Instruction: Nothing should be output except the lines from the one containing "# Files, one for each piece or group of welds" through the one containing "bpy.data.objects.remove(obj)", both ends included, each repeated exactly.

* start Records provided *

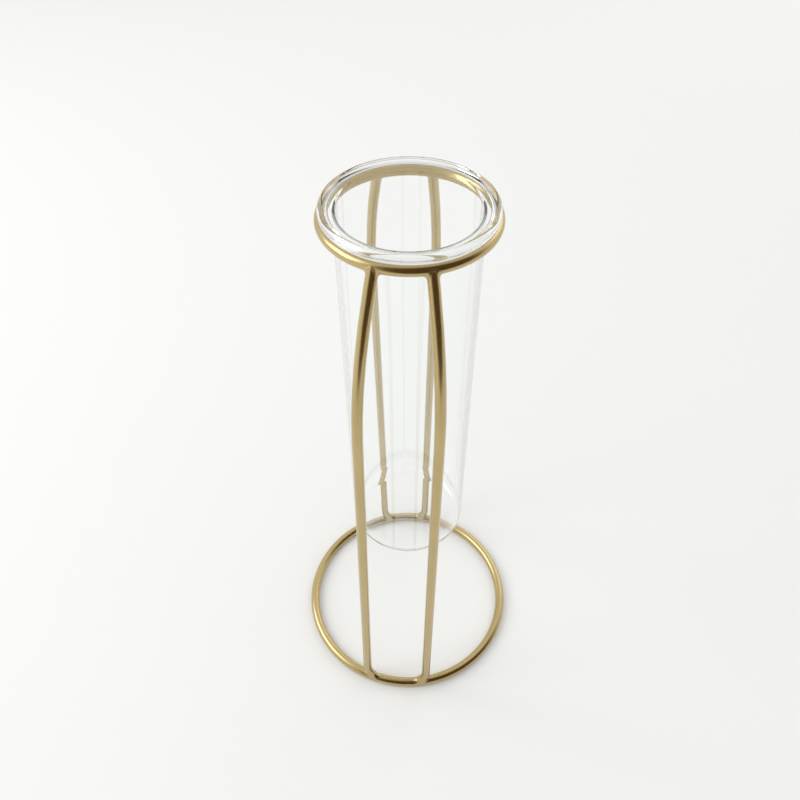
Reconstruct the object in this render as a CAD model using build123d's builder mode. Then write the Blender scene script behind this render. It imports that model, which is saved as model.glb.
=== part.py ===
"""Test tube vase: a clear glass tube with a flared lip, hung by the lip in a brass wire stand.

Frame: millimetres, +Z up, origin on the floor under the middle of the rings, -Y is the front.
The stand is two wire rings and four wire legs, two in front and two behind, welded to the rings.
"""
import os
from math import radians, sqrt, tan

from build123d import *

# Stand: rings
base_ring_wire = 3.7  # wire diameter
base_ring_radius = 41.9  # to the middle of the wire
base_ring_flat = 0.15  # how deep the underside is ground flat, so that the ring stands still
top_ring_wire = 3.2
top_ring_clearance = 1.65  # between the tube and the inside of the upper ring
ring_spacing = 200.0  # from the middle of the lower wire to the middle of the upper one

# Stand: legs, measured from the middle of a pair and of the base ring's wire
leg_wire = 3.3
front_top_spread = 7.4  # half the distance between the pair's legs
front_shoulder_spread = 11.7
front_foot_spread = 12.1
back_top_spread = 8.1
back_shoulder_spread = 11.7
back_foot_spread = 10.1
leg_shoulder_reach = 36.0  # how far the bend stands out to the front or back
leg_shoulder_drop = 27.2  # the bend's corner below the middle of the upper wire
leg_shoulder_share = 0.81  # share of the run above the corner that the bend takes
toe_turn_in = 3.2  # how far a foot turns in along the ring
toe_rise = 4.4
toe_share = 0.55  # share of the toe that its bend takes
front_shift_top = 1.0  # the pairs are welded on a little to the left of the rings' middle
front_shift_shoulder = 1.6
front_shift_foot = 3.3
back_shift_top = 2.0
back_shift_shoulder = 3.0
back_shift_foot = 2.6

# Stand: welds
top_weld_flare = 1.4  # how far the weld spreads along the ring past the leg
top_weld_length = 3.0  # how far it runs down the leg
top_weld_skin = 0.15
foot_weld_length = 6.4
foot_weld_skin = 0.3

# Glass
tube_radius = 20.9  # outside
tube_wall = 0.95
tube_bottom_height = 64.7  # underside of the glass above the middle of the lower wire
tube_bottom_thickness = 1.2
tube_bottom_rounding = 4.0
bore_bottom_rounding = 3.05
lip_overhang = 0.6  # how far the rim stands out past the middle of the upper wire
lip_seat_clearance = 0.2  # between the bead under the lip and the ring that it rests on
lip_bead_width = 1.45  # flat underside of the thickened rim
lip_neck_height = 0.3  # where the lip leaves the tube, above the bead's underside
lip_hollow_height = 0.8  # deepest place of the hollow between the tube and the bead
lip_hollow_reach = 1.4  # how far that place lies outside the tube
lip_height = 2.9  # from the bead's underside to the rim's upper corner, before it is rounded
lip_rise = 1.8  # how far the rim stands above the mouth's inner edge
lip_lower_rounding = 0.5
lip_upper_rounding = 1.1
mouth_rounding = 0.8

# Derived places
base_wire_radius = base_ring_wire / 2
top_wire_radius = top_ring_wire / 2
leg_radius = leg_wire / 2
top_ring_radius = tube_radius + top_ring_clearance + top_wire_radius
lip_radius = top_ring_radius + lip_overhang
base_ring_height = base_wire_radius - base_ring_flat
top_ring_height = base_ring_height + ring_spacing
shoulder_height = top_ring_height - leg_shoulder_drop
toe_corner_height = base_ring_height + toe_rise
lip_underside = top_ring_height + top_wire_radius + lip_seat_clearance
rim_top = lip_underside + lip_height
mouth_height = rim_top - lip_rise
bore_radius = tube_radius - tube_wall
tube_underside = base_ring_height + tube_bottom_height
bore_floor = tube_underside + tube_bottom_thickness
sides = {"left": -1, "right": 1}
ends = {"front": -1, "back": 1}
pair_spreads = {
    -1: (front_top_spread, front_shoulder_spread, front_foot_spread),
    1: (back_top_spread, back_shoulder_spread, back_foot_spread),
}
pair_shifts = {
    -1: (front_shift_top, front_shift_shoulder, front_shift_foot),
    1: (back_shift_top, back_shift_shoulder, back_shift_foot),
}


def on_ring(ring_radius, across, end, height):
    """The point of a ring's middle line that lies so far across, on the front or the back."""
    return Vector(across, end * sqrt(ring_radius**2 - across**2), height)


def leg_points(side, end):
    """Corners of a leg's middle line, from the top ring down to the base ring."""
    pair = zip(pair_spreads[end], pair_shifts[end])
    top_across, shoulder_across, corner_across = [side * spread - shift for spread, shift in pair]
    foot_across = corner_across - side * toe_turn_in
    return [
        on_ring(top_ring_radius, top_across, end, top_ring_height),
        Vector(shoulder_across, end * leg_shoulder_reach, shoulder_height),
        on_ring(base_ring_radius, corner_across, end, toe_corner_height),
        on_ring(base_ring_radius, foot_across, end, base_ring_height),
    ]


def bend_radius(run_start, corner, run_end, share):
    """Radius of a bend that takes so large a share of the shorter run beside its corner."""
    first, second = corner - run_start, run_end - corner
    half_turn = radians(first.get_angle(second)) / 2
    return share * min(first.length, second.length) / tan(half_turn)


def ring_tangent(point):
    """Direction of a ring's wire at one of its points."""
    return Vector(-point.Y, point.X, 0).normalized()


# Rings
with BuildPart() as base_ring:
    with BuildSketch(Plane.XZ):
        with Locations((base_ring_radius, base_ring_height)):
            Circle(base_wire_radius)
    revolve(axis=Axis.Z)
    split(bisect_by=Plane.XY, keep=Keep.TOP)

with BuildPart() as top_ring:
    with BuildSketch(Plane.XZ):
        with Locations((top_ring_radius, top_ring_height)):
            Circle(top_wire_radius)
    revolve(axis=Axis.Z)


def make_leg(points):
    """A bent wire along the points, shaped at both ends to fit the rings."""
    radii = [bend_radius(*points[:3], leg_shoulder_share), bend_radius(*points[1:], toe_share)]
    with BuildPart() as leg:
        with BuildLine() as path:
            FilletPolyline(*points, radius=radii)
        with BuildSketch(Plane(origin=path.line @ 0, z_dir=path.line % 0)):
            Circle(leg_radius)
        sweep()
        add(top_ring.part, mode=Mode.SUBTRACT)
        add(base_ring.part, mode=Mode.SUBTRACT)
        split(bisect_by=Plane.XY, keep=Keep.TOP)
    return leg.part


def make_top_weld(points, leg):
    """A flared collar under the top ring, wide along the ring and tight across it."""
    top, shoulder = points[0], points[1]
    down = (shoulder - top).normalized()
    tangent = ring_tangent(top)
    collar_radius = leg_radius + top_weld_skin
    depths = [0, top_wire_radius, top_wire_radius + top_weld_length / 3, top_wire_radius + top_weld_length]
    flare_shares = [1, 1, 0.3, 0]
    with BuildPart() as weld:
        for depth, share in zip(depths, flare_shares):
            with BuildSketch(Plane(origin=top + down * depth, x_dir=tangent, z_dir=down)):
                Ellipse(collar_radius + top_weld_flare * share, collar_radius)
        loft()
        add(top_ring.part, mode=Mode.SUBTRACT)
        add(leg, mode=Mode.SUBTRACT)
    return weld.part.solids().sort_by(SortBy.VOLUME)[-1]


def make_foot_weld(points, leg):
    """A bead round the base ring where the toe meets it, flat where it stands on the floor."""
    foot = points[-1]
    with BuildPart() as weld:
        with BuildSketch(Plane(origin=foot, x_dir=ring_tangent(foot), z_dir=Vector(0, 0, 1))):
            Ellipse(foot_weld_length / 2, base_wire_radius + foot_weld_skin)
            Rectangle(foot_weld_length, base_ring_wire, align=(Align.CENTER, Align.MAX), mode=Mode.SUBTRACT)
        revolve(axis=Axis(foot, ring_tangent(foot)))
        add(base_ring.part, mode=Mode.SUBTRACT)
        add(leg, mode=Mode.SUBTRACT)
        split(bisect_by=Plane.XY, keep=Keep.TOP)
    return weld.part


# Legs and their welds
legs = {}
top_weld_solids = []
foot_weld_solids = []
for end_name, end in ends.items():
    for side_name, side in sides.items():
        points = leg_points(side, end)
        leg = make_leg(points)
        legs[f"leg_{end_name}_{side_name}"] = leg
        top_weld_solids.append(make_top_weld(points, leg))
        foot_weld_solids.append(make_foot_weld(points, leg))

with BuildPart() as top_welds:
    add(top_weld_solids)

with BuildPart() as foot_welds:
    add(foot_weld_solids)

# Glass tube: one turned profile, up the outside, over the lip and down the bore
with BuildPart() as glass_tube:
    with BuildSketch(Plane.XZ):
        with BuildLine():
            wall = FilletPolyline(
                (0, tube_underside),
                (tube_radius, tube_underside),
                (tube_radius, lip_underside + lip_neck_height),
                (tube_radius + lip_hollow_reach, lip_underside + lip_hollow_height),
                (lip_radius - lip_bead_width, lip_underside),
                (lip_radius, lip_underside),
                (lip_radius, rim_top),
                (bore_radius, mouth_height),
                (bore_radius, bore_floor),
                (0, bore_floor),
                radius=[
                    tube_bottom_rounding,
                    lip_lower_rounding,
                    lip_lower_rounding,
                    lip_lower_rounding,
                    lip_lower_rounding,
                    lip_upper_rounding,
                    mouth_rounding,
                    bore_bottom_rounding,
                ],
            )
            Line(wall @ 1, wall @ 0)
        make_face()
    revolve(axis=Axis.Z)

# Files, one for each piece or group of welds
pieces = {
    "base_ring": base_ring.part,
    "top_ring": top_ring.part,
    "top_welds": top_welds.part,
    "foot_welds": foot_welds.part,
    "glass_tube": glass_tube.part,
    **legs,
}
os.makedirs("parts", exist_ok=True)
for name, piece in pieces.items():
    piece.label = name
    export_step(piece, f"parts/{name}.step")
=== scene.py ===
"""Test tube vase: the looks of a clear glass tube hung by its lip in a brass-plated wire stand.

Lengths are in metres, +Z is up and -Y is the front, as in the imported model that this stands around.
"""
from math import radians

import bpy
import numpy as np
from mathutils import Matrix, Vector


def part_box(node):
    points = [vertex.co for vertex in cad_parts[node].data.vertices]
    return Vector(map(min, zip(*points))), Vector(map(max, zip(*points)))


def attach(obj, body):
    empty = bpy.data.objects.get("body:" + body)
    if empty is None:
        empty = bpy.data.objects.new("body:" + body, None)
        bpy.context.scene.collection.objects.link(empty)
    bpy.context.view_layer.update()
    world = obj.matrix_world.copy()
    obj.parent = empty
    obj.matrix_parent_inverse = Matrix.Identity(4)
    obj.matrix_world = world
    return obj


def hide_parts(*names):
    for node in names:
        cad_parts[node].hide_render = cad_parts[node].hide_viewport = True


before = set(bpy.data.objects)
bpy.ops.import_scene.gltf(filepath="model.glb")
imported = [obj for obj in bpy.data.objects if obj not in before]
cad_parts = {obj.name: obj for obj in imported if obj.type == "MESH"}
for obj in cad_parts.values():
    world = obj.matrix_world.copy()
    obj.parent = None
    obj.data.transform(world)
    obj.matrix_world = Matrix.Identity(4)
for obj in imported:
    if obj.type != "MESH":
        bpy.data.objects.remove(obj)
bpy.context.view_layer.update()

bl_info = {
    "name": "Test Tube Vase",
    "version": (1, 0, 0),
    "blender": (4, 5, 0),
    "location": "View3D > Sidebar > Vase",
    "description": "Builds a glass test tube vase and its brass wire stand",
    "category": "Add Mesh",
}

MM = 0.001

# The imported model's box, and the places that its pieces give to the rings and the tube
BASE_RING_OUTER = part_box("base_ring")[1].x
BASE_RING_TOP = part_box("base_ring")[1].z
TOP_RING_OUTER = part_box("top_ring")[1].x
TOP_RING_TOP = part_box("top_ring")[1].z
TUBE_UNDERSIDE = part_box("glass_tube")[0].z
LIP_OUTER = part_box("glass_tube")[1].x
FLOOR = 0.0

# How finely curved surfaces are divided
AROUND_AXIS = 288  # rings and tube, round the vase's axis
AROUND_RING_WIRE = 80
AROUND_LEG_WIRE = 40
AROUND_WELD = 80
WELD_ROWS = 13
BEND_STEP = radians(6)
LEAST_IN_BEND = 5
LEG_STEP = 4 * MM  # along a leg's straight runs
GLASS_STEP = 3 * MM  # along the straight runs of the glass profile
SHORTEST_RUN = 1 / 4  # a run shorter than this share of a step isn't divided
GUARD_SHARE = 1 / 8  # how close to a run's ends its first and last division lie, as a share of a step

# Welds: where the seam is looked for, and how the metal narrows across the ring
SEAM_REACH = 3  # up the leg, in diameters of the ring's wire
SEAM_HALVINGS = 30
WELD_ACROSS = 0.3  # the weld's width across the ring, as a share of its width along it
WELD_SLOPE = 0.6  # how much lower it runs out across the ring, as a share of its width
WELD_BULGE = 0.25  # how much fuller it is there, as a share of its width
CORE_OUT = 0.5  # where its surface closes inside the metal: a share of the leg's radius out
CORE_UP = 0.4  # and a share of the seam's height up

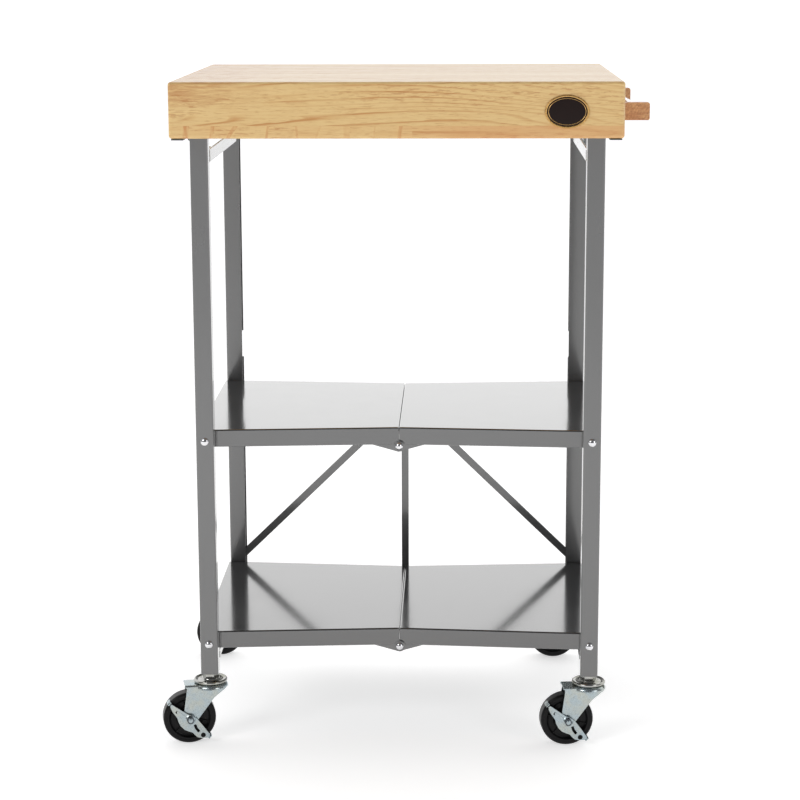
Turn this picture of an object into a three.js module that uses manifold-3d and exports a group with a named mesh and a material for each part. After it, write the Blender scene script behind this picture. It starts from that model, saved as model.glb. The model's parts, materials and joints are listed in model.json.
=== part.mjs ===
// Butcher block table: a folding kitchen cart with a thick wooden slab, two folding steel
// shelves, four legs and four casters. Millimetres, +Z up, the front faces -Y.
import * as THREE from 'three';
import { mergeVertices } from 'three/addons/utils/BufferGeometryUtils.js';
import Module from 'manifold-3d';

const wasm = await Module();
wasm.setup();

// ---- driving dimensions ----
const GAP = 0.3;                 // between parts that touch
const SLAB = { width: 614, depth: 526, lower: 17, upper: 58.7, bottom: 874, edge: 4.5 };
const LEG = { size: 25, wall: 1.6, bottom: 102, topGap: 1, frontX: 272.5, rearX: 270.5 };
const LEG_Y = 201.5;             // centre line of the legs, front and rear
const NOTCH = { low: 491, high: 533 };
const RAIL = { thick: 3, innerX: 260, topLow: 836, topHigh: 854, bottomLow: 119, bottomHigh: 131 };
const PIVOT_X = 272.5;           // shelf pivots on the legs
const PIVOT_Z = { mid: 445, low: 147 };
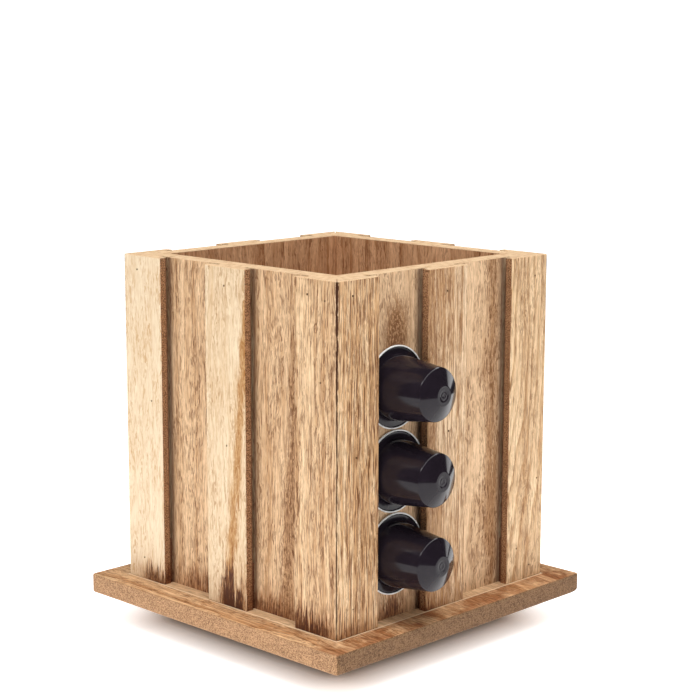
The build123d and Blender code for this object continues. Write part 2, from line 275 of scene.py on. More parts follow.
# Spangle and clouds dull the metal, and fine scratches roughen it
sheet_metal, given, result = new_group("sheet_metal", [
    ("Place", "Vector", (0, 0, 0)),
    ("Clean", "Color", tint(206, 207, 208)),
    ("Dull", "Color", tint(150, 152, 156)),
    ("Smooth", "Float", 0.3),
    ("Worn", "Float", 0.5),
], [("Color", "Color"), ("Roughness", "Float"), ("Height", "Float")])
spangle = put(sheet_metal, "TexVoronoi", {"Vector": given["Place"], "Scale": 0.35}).outputs["Color"]
spangle = put(sheet_metal, "SeparateColor", {0: spangle}).outputs[0]
cloud = stretched_noise(sheet_metal, given["Place"], (6, 6, 6), 4).outputs[0]
scratch = stretched_noise(sheet_metal, given["Place"], (0.2, 7, 0.2), 1).outputs[0]
scratch = step_between(sheet_metal, scratch, 0.62, 0.72)
blotch = calc(sheet_metal, "MULTIPLY_ADD", spangle, 0.35, calc(sheet_metal, "MULTIPLY", cloud, 0.7), clamp=True)
metal = dye(sheet_metal, blotch, given["Clean"], given["Dull"])
uneven = calc(sheet_metal, "MULTIPLY_ADD", scratch, 0.3, calc(sheet_metal, "MULTIPLY", blotch, 0.35))
uneven = calc(sheet_metal, "MULTIPLY", given["Worn"], uneven)
sheet_metal.links.new(metal, result["Color"])
sheet_metal.links.new(calc(sheet_metal, "ADD", uneven, given["Smooth"]), result["Roughness"])
sheet_metal.links.new(calc(sheet_metal, "MULTIPLY", scratch, -1.0), result["Height"])


def metal_finish(name, clean, painted_shadow_base, smooth, worn=0.5, metallic=1.0):
    """Bare or plated metal between its clean and its dull colour."""
    material, tree, shader, place = new_finish(name, Metallic=metallic)
    made = use_group(tree, sheet_metal, {
        "Place": place, "Clean": clean, "Dull": painted_shadow_base, "Smooth": smooth, "Worn": worn,
    })
    tree.links.new(made["Color"], shader.inputs["Base Color"])
    tree.links.new(made["Roughness"], shader.inputs["Roughness"])
    raise_grain(tree, shader, made["Height"], 0.3, 0.02)
    return material


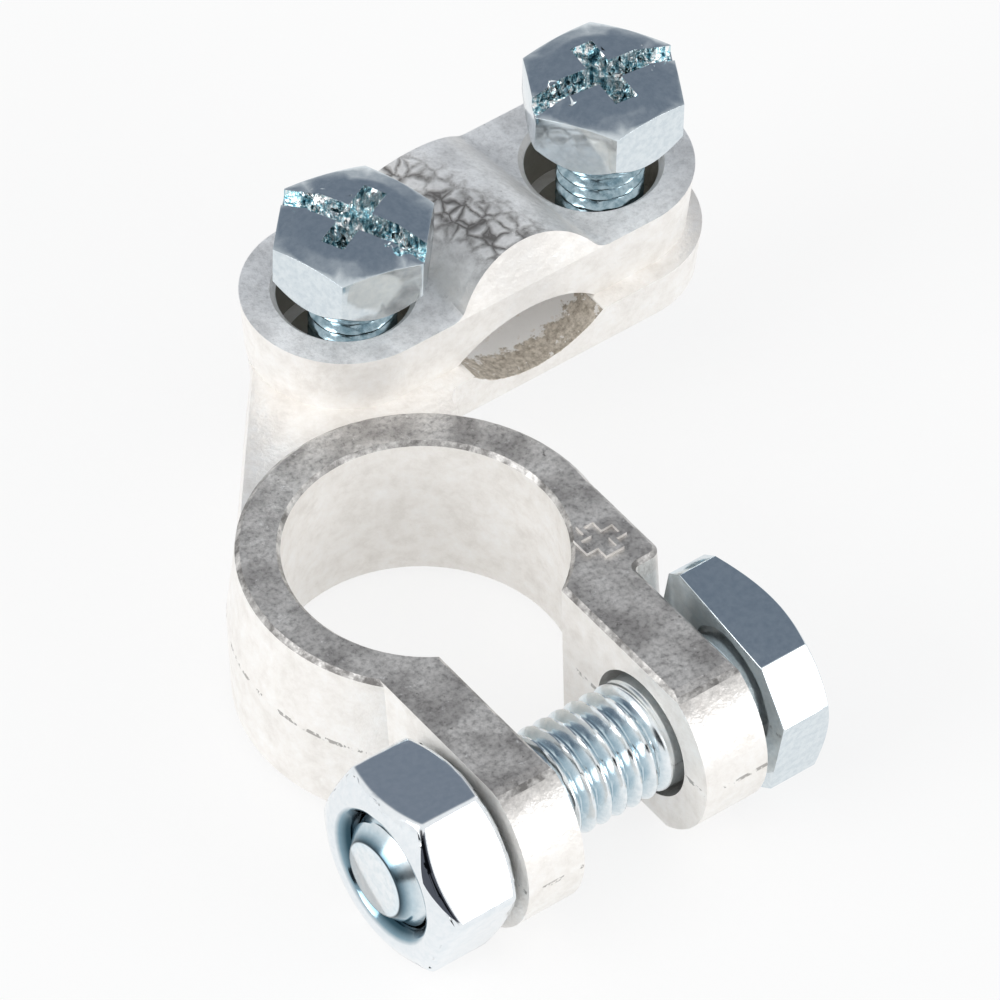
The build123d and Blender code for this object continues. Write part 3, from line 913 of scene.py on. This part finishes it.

* end Records provided *

Output for this exercise:
# Files, one for each piece or group of welds
pieces = {
    "base_ring": base_ring.part,
    "top_ring": top_ring.part,
    "top_welds": top_welds.part,
    "foot_welds": foot_welds.part,
    "glass_tube": glass_tube.part,
    **legs,
}
os.makedirs("parts", exist_ok=True)
for name, piece in pieces.items():
    piece.label = name
    export_step(piece, f"parts/{name}.step")
=== scene.py ===
"""Test tube vase: the looks of a clear glass tube hung by its lip in a brass-plated wire stand.

Lengths are in metres, +Z is up and -Y is the front, as in the imported model that this stands around.
"""
from math import radians

import bpy
import numpy as np
from mathutils import Matrix, Vector


def part_box(node):
    points = [vertex.co for vertex in cad_parts[node].data.vertices]
    return Vector(map(min, zip(*points))), Vector(map(max, zip(*points)))


def attach(obj, body):
    empty = bpy.data.objects.get("body:" + body)
    if empty is None:
        empty = bpy.data.objects.new("body:" + body, None)
        bpy.context.scene.collection.objects.link(empty)
    bpy.context.view_layer.update()
    world = obj.matrix_world.copy()
    obj.parent = empty
    obj.matrix_parent_inverse = Matrix.Identity(4)
    obj.matrix_world = world
    return obj


def hide_parts(*names):
    for node in names:
        cad_parts[node].hide_render = cad_parts[node].hide_viewport = True


before = set(bpy.data.objects)
bpy.ops.import_scene.gltf(filepath="model.glb")
imported = [obj for obj in bpy.data.objects if obj not in before]
cad_parts = {obj.name: obj for obj in imported if obj.type == "MESH"}
for obj in cad_parts.values():
    world = obj.matrix_world.copy()
    obj.parent = None
    obj.data.transform(world)
    obj.matrix_world = Matrix.Identity(4)
for obj in imported:
    if obj.type != "MESH":
        bpy.data.objects.remove(obj)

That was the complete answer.